We’ve got time to get it right.
I feel like I’m always in a rush to get everything I want and to make everything perfect right now.
I’ve got time to become a better mother. I’ve got time to grow into this role I love so much but struggle with more than I thought I would.
We’ve got time to find the perfect house for us and make it beautiful.
We’ve got time to travel the world and share everything it has to offer with Ava.
We’ve got time to get married, we don’t have to do it right now when it isn’t the right time for us.
I’ve got time to get in the best shape of my life.

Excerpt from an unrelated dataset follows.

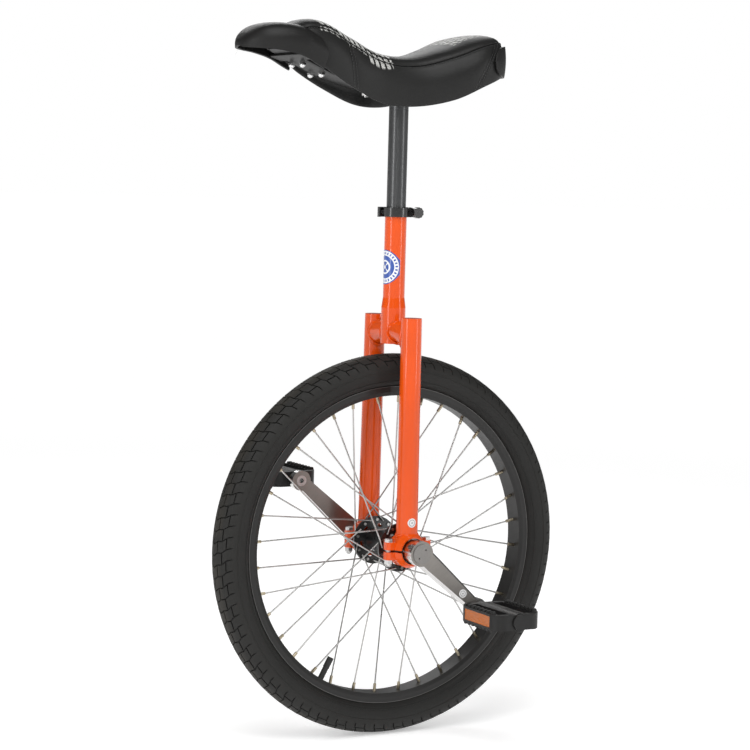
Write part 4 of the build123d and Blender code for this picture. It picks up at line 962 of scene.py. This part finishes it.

It doesn’t have to be done. Right. This. Second. I want everything now. I’m like a child. I think it’s to do with my lack of self-confidence that has hounded me since becoming a mother. I want to be happier with myself and everything in my life and I want it now while I’m still reasonably young. I think I’m scared of getting older and wrinklier and uglier. Even though I don’t want to be scared as I don’t think it’s a bad thing; getting older is a privilege. But I think in my silly little head I’m not yet confident in the way I look and my silly little brain is telling me, it can only go down from here. Shush brain. Shush.
I do want to go travelling soon though. There is a bit of a time limit on that because of when A starts school. I would go travelling tomorrow if I could. As long as I could make a few lists first of course.